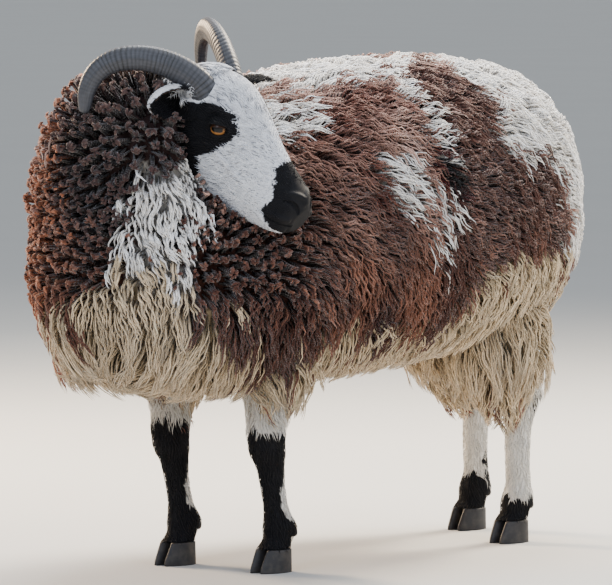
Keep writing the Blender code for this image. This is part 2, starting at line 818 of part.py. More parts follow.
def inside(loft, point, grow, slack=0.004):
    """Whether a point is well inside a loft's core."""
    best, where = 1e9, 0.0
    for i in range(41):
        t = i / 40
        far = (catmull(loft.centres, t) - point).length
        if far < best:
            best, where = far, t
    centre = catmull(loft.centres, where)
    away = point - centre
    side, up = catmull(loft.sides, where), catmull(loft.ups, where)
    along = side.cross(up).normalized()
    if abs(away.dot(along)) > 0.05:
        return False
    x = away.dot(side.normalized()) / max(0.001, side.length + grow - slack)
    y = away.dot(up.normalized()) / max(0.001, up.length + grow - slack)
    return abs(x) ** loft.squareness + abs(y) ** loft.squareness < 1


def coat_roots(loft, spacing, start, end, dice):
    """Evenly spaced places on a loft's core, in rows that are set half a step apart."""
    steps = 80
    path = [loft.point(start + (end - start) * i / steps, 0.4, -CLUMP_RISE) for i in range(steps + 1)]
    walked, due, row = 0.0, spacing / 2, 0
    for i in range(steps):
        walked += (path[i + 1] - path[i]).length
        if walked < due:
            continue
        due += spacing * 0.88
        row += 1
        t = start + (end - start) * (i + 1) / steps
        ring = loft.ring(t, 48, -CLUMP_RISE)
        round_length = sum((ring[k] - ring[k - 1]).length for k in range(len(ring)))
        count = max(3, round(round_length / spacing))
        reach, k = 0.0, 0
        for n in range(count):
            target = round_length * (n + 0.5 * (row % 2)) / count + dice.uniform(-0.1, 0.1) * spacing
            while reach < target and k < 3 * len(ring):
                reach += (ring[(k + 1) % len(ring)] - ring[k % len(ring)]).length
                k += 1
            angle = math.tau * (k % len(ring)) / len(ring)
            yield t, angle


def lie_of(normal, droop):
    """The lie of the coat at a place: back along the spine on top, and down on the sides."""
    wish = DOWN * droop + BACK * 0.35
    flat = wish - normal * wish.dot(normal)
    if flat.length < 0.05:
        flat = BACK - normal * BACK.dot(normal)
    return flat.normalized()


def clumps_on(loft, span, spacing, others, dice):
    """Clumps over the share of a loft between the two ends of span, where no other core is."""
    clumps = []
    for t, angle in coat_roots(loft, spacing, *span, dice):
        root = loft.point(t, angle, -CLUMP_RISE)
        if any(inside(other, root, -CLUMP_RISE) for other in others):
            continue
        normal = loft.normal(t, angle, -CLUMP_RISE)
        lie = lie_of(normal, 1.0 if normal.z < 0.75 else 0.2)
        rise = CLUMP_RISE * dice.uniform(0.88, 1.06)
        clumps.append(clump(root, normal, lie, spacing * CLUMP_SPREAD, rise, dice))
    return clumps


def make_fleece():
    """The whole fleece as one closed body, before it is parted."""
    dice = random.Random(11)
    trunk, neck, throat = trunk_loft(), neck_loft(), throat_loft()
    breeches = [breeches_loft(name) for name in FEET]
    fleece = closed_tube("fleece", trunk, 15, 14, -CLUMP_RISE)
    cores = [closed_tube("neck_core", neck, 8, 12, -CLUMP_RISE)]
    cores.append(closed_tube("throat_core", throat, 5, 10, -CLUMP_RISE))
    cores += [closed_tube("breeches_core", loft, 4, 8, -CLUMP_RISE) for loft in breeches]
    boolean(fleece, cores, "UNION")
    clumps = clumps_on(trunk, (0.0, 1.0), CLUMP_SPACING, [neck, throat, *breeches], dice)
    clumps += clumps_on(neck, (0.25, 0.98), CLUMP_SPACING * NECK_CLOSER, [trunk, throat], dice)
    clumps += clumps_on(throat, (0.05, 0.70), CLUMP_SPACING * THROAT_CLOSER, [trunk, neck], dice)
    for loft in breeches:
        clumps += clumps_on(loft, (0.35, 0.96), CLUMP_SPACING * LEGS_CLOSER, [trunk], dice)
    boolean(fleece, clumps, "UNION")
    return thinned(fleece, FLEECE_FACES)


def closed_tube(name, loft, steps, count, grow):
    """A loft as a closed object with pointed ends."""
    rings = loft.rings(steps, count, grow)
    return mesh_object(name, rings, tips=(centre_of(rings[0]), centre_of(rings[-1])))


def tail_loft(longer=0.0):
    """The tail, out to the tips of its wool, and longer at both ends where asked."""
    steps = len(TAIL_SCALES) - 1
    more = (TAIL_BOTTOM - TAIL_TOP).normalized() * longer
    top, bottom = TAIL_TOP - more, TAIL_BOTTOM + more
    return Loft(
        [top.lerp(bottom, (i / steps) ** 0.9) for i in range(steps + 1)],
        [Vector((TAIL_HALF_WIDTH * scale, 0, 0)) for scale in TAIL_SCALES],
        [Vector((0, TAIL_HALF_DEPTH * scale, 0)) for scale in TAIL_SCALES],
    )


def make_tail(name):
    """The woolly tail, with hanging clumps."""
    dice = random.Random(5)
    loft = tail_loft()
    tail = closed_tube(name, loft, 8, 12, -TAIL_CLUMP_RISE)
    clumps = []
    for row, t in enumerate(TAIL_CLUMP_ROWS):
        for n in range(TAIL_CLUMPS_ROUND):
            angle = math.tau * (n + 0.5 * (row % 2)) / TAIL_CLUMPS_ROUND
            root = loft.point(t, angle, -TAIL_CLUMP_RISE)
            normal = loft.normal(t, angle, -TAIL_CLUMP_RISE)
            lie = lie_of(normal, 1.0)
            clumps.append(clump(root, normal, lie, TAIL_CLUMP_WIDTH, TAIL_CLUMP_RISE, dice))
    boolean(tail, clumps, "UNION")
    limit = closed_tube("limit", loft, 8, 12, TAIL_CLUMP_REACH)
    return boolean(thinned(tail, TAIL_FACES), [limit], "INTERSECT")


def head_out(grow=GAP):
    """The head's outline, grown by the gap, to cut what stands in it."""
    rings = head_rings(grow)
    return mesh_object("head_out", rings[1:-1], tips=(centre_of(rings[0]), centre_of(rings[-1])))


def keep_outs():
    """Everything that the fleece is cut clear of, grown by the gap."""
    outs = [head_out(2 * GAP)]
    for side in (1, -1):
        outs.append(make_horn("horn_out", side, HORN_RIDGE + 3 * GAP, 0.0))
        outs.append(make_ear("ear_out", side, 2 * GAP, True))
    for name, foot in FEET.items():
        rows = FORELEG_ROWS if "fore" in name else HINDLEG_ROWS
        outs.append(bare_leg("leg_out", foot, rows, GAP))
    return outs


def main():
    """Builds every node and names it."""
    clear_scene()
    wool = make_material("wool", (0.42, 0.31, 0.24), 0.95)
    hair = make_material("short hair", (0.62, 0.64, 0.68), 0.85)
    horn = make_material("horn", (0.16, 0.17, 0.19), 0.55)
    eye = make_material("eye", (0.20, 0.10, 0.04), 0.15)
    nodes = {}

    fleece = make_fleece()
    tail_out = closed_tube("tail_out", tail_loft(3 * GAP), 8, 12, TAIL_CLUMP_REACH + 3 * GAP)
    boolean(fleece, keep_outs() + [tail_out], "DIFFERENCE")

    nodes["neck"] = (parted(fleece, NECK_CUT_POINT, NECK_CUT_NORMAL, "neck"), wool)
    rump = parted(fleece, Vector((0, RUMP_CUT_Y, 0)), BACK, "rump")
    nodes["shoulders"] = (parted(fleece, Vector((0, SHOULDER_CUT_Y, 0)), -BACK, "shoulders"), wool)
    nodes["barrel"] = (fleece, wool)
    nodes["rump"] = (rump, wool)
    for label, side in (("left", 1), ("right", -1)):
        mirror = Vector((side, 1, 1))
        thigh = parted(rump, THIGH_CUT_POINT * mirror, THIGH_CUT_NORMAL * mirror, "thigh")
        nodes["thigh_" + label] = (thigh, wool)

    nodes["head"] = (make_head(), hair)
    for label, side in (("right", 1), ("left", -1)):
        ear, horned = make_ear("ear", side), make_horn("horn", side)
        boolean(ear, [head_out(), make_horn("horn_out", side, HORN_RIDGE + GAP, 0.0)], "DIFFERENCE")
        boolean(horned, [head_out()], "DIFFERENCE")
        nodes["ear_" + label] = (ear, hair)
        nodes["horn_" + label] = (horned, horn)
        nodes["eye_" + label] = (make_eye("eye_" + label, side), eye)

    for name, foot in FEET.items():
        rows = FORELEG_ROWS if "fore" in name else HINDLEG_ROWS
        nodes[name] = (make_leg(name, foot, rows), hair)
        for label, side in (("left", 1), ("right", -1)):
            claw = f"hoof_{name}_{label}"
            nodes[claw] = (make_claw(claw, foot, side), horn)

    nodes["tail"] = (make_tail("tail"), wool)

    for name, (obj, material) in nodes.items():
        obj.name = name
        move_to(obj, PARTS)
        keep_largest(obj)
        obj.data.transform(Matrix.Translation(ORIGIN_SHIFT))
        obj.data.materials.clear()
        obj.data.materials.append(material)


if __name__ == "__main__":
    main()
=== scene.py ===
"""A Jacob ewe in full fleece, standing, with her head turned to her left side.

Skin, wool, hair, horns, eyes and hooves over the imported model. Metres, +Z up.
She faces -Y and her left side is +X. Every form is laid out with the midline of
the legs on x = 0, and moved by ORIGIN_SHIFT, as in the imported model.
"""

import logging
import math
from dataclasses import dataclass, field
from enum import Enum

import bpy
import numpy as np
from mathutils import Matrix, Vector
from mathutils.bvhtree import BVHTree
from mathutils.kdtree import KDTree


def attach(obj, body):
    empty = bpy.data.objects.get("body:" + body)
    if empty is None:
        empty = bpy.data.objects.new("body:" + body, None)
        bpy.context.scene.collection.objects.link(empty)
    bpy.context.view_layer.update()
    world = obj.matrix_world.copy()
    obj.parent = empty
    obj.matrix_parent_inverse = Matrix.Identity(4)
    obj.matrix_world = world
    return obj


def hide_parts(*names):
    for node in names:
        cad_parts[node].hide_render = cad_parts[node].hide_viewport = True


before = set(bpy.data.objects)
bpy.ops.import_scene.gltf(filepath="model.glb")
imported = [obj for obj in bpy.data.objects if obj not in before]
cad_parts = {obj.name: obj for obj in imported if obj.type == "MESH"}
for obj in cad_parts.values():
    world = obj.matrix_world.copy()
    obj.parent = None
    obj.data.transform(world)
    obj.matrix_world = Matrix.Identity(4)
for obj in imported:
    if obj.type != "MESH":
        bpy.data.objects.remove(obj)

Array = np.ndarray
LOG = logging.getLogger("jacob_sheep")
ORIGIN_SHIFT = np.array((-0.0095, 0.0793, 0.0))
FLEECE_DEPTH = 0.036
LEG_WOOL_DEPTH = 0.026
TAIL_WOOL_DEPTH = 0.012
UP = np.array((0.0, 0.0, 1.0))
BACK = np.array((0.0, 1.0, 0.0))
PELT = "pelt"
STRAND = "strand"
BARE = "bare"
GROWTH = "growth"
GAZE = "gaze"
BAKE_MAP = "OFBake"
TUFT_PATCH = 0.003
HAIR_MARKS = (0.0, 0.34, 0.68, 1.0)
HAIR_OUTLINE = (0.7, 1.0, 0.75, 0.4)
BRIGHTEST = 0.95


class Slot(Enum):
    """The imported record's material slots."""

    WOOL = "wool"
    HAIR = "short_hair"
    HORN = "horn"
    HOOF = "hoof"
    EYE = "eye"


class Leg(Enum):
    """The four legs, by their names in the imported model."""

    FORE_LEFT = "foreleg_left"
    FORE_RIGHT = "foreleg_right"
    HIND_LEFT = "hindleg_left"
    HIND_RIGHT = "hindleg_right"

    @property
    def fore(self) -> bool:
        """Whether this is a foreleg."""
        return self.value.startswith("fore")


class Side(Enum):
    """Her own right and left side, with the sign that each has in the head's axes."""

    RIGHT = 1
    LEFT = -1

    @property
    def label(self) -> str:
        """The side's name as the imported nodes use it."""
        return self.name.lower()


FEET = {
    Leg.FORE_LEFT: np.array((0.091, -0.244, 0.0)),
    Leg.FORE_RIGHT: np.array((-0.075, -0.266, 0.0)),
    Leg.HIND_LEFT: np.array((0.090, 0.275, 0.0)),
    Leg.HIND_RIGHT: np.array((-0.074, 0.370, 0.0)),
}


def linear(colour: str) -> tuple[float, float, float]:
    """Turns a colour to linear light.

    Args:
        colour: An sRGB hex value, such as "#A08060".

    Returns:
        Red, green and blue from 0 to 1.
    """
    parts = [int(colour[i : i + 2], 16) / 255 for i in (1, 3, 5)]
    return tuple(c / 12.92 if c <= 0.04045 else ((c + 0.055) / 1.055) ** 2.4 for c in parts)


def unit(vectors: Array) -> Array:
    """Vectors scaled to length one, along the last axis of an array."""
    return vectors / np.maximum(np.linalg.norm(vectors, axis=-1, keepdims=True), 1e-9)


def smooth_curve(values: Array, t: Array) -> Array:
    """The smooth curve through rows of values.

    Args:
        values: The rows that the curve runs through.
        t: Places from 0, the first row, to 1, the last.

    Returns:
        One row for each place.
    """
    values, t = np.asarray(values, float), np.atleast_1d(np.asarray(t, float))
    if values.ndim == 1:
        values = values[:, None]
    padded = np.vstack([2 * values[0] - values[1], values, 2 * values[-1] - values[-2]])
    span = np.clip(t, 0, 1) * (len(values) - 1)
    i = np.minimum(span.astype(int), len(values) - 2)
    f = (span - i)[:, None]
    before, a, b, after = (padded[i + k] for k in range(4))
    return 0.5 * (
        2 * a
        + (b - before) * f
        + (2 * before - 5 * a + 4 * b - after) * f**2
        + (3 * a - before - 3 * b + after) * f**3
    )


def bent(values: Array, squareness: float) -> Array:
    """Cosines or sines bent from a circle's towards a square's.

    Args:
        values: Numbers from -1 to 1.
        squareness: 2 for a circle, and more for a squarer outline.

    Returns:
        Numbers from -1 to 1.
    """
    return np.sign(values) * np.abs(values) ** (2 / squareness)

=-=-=

Nothing outside the span should appear: copy exactly from the line with "for name, (obj, material)" through the line with "before = set(bpy.data.objects)".

    for name, (obj, material) in nodes.items():
        obj.name = name
        move_to(obj, PARTS)
        keep_largest(obj)
        obj.data.transform(Matrix.Translation(ORIGIN_SHIFT))
        obj.data.materials.clear()
        obj.data.materials.append(material)


if __name__ == "__main__":
    main()
=== scene.py ===
"""A Jacob ewe in full fleece, standing, with her head turned to her left side.

Skin, wool, hair, horns, eyes and hooves over the imported model. Metres, +Z up.
She faces -Y and her left side is +X. Every form is laid out with the midline of
the legs on x = 0, and moved by ORIGIN_SHIFT, as in the imported model.
"""

import logging
import math
from dataclasses import dataclass, field
from enum import Enum

import bpy
import numpy as np
from mathutils import Matrix, Vector
from mathutils.bvhtree import BVHTree
from mathutils.kdtree import KDTree


def attach(obj, body):
    empty = bpy.data.objects.get("body:" + body)
    if empty is None:
        empty = bpy.data.objects.new("body:" + body, None)
        bpy.context.scene.collection.objects.link(empty)
    bpy.context.view_layer.update()
    world = obj.matrix_world.copy()
    obj.parent = empty
    obj.matrix_parent_inverse = Matrix.Identity(4)
    obj.matrix_world = world
    return obj


def hide_parts(*names):
    for node in names:
        cad_parts[node].hide_render = cad_parts[node].hide_viewport = True


before = set(bpy.data.objects)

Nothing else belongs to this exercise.